2011-10-12 09:56:08

by Rafal Michalski

[permalink] [raw]
Subject: [PATCH obexd v2] Support for encoding UTF-8 characters in vCard's fields

This patch provides additional condition for selection of Quoted Printable
encoding (for vCard's 2.1 fields). It will be satisfied if there is any
byte which value is out of range standard ASCII set. Such byte may be
a part of sequence (composed of more than single byte) for non-standard
characters specified by UTF-8 and if detected, CHARSET parameter for
property is set as "UTF-8".
This fix is required since without such improvement some carkits may
display non-standard characters incorrectly (for instance they may be
omitted completely).
---
plugins/vcard.c | 48 ++++++++++++++++++++++++++++++++++++++++++++++--
1 files changed, 46 insertions(+), 2 deletions(-)

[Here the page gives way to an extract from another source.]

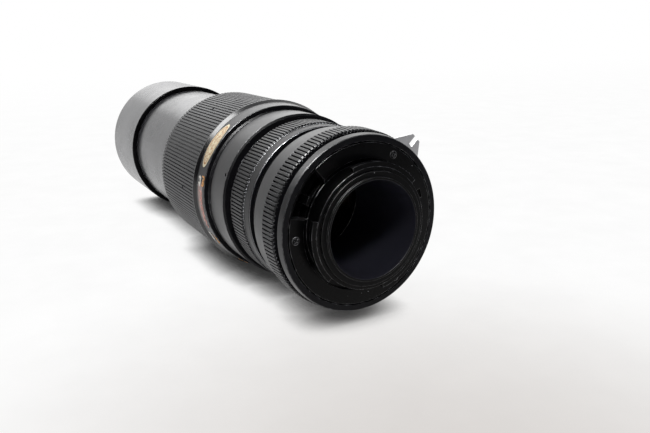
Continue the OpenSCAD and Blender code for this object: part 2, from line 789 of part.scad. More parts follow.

diff --git a/plugins/vcard.c b/plugins/vcard.c
index dc20a77..743f19f 100644
--- a/plugins/vcard.c
+++ b/plugins/vcard.c
@@ -82,6 +82,7 @@
#define QP_ESC 0x5C
#define QP_SOFT_LINE_BREAK "="
#define QP_SELECT "\n!\"#$=@[\\]^`{|}~"
+#define ASCII_LIMIT 0x7F

/* according to RFC 2425, the output string may need folding */
static void vcard_printf(GString *str, const char *fmt, ...)
@@ -255,12 +256,41 @@ static void append_qp_new_line(GString *vcards, size_t *limit)
append_qp_break_line(vcards, limit);
}

+static gboolean utf8_select(const char *field)
+{
+ const char *pos;
+
+ if (g_utf8_validate(field, -1, NULL) == FALSE)
+ return FALSE;
+
+ for (pos = field; *pos != '\0'; pos = g_utf8_next_char(pos)) {
+ /* Test for non-standard UTF-8 character (out of range
+ * standard ASCII set), composed of more than single byte
+ * and represented by 32-bit value greater than 0x7F */
+ if (g_utf8_get_char(pos) > ASCII_LIMIT)
+ return TRUE;
+ }
+
+ return FALSE;
+}
+
static void vcard_qp_print_encoded(GString *vcards, const char *desc, ...)
{
- char *field;
+ const char *field, *charset = "";
va_list ap;

- vcard_printf(vcards, "%s;ENCODING=QUOTED-PRINTABLE:", desc);
+ va_start(ap, desc);
+
+ for (field = va_arg(ap, char *); field; field = va_arg(ap, char *)) {
+ if (utf8_select(field) == TRUE) {
+ charset = ";CHARSET=UTF-8";
+ break;
+ }
+ }
+
+ va_end(ap);
+
+ vcard_printf(vcards, "%s;ENCODING=QUOTED-PRINTABLE%s:", desc, charset);
g_string_truncate(vcards, vcards->len - 2);

va_start(ap, desc);
@@ -307,10 +337,24 @@ static gboolean select_qp_encoding(uint8_t format, ...)
va_start(ap, format);

for (field = va_arg(ap, char *); field; field = va_arg(ap, char *)) {
+ int i;
+ unsigned char c;
+
if (strpbrk(field, QP_SELECT)) {
va_end(ap);
return TRUE;
}
+
+ /* Quoted Printable encoding is selected if there is
+ * a character, which value is out of range standard
+ * ASCII set, since it may be a part of some
+ * non-standard character such as specified by UTF-8 */
+ for (i = 0; (c = field[i]) != '\0'; ++i) {
+ if (c > ASCII_LIMIT) {
+ va_end(ap);
+ return TRUE;
+ }
+ }
}

va_end(ap);
--
1.6.3.3



2011-10-13 07:37:15

by Johan Hedberg

[permalink] [raw]
Subject: Re: [PATCH obexd v2] Support for encoding UTF-8 characters in vCard's fields

Hi Rafal,

On Wed, Oct 12, 2011, Rafal Michalski wrote:
> This patch provides additional condition for selection of Quoted Printable
> encoding (for vCard's 2.1 fields). It will be satisfied if there is any
> byte which value is out of range standard ASCII set. Such byte may be
> a part of sequence (composed of more than single byte) for non-standard
> characters specified by UTF-8 and if detected, CHARSET parameter for
> property is set as "UTF-8".
> This fix is required since without such improvement some carkits may
> display non-standard characters incorrectly (for instance they may be
> omitted completely).
> ---
> plugins/vcard.c | 48 ++++++++++++++++++++++++++++++++++++++++++++++--
> 1 files changed, 46 insertions(+), 2 deletions(-)

Applied. Thanks.

Johan